We know that $|\mathbb R|=\mathfrak c=2^{\aleph_0}$

$|\mathcal P(\mathbb R)|=2^{\mathfrak c}$

$|\mathbb R^{\mathbb R}|=\mathfrak c^{\mathfrak c}$

So we only need to show that $2^{\mathfrak c}=\mathfrak c^{\mathfrak c}$.

We have $$\mathfrak c^{\mathfrak c} = (2^{\aleph_0})^{\mathfrak c} = 2^{\aleph_0\mathfrak c}=2^\mathfrak c,$$ since $\aleph_0\mathfrak c=\mathfrak c$.

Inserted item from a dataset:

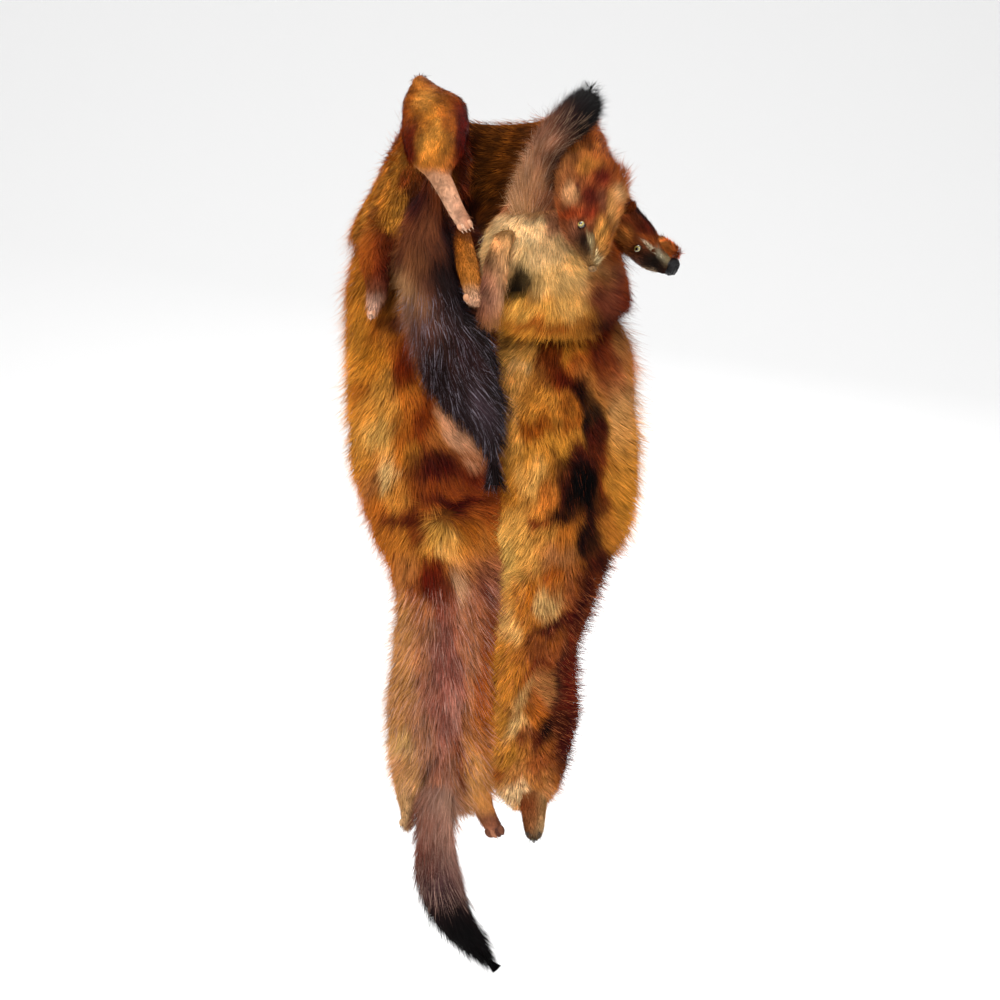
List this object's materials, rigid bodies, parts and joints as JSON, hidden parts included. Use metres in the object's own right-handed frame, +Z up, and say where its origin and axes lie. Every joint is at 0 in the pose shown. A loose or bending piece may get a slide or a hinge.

We get the last equality from $$\mathfrak c \le \aleph_0 \mathfrak c \le \mathfrak c \mathfrak c = 2^{\aleph_0} 2^{\aleph_0} = 2^{\aleph_0+\aleph_0} = 2^{\aleph_0} = \mathfrak c$$ and from Cantor-Benstein theorem.

Answer 3

Denote $A=\{0,1\}$. You can use the fact that $\mathbb{R} \simeq A^{\mathbb{N}}$, where $\simeq$ means "have the same cardinality". So we have $$ \mathbb{R}^{\mathbb{R}} \simeq \left(A^{\mathbb{N}}\right)^{\mathbb{R}} \simeq A^{\mathbb{N} \times \mathbb{R}}. $$ Now we use the fact that $\mathbb{N}\times\mathbb{R} \simeq \mathbb{R}$, so $$ \mathbb{R}^{\mathbb{R}} \simeq A^{\mathbb{R}} \simeq P(\mathbb{R}), $$ QED.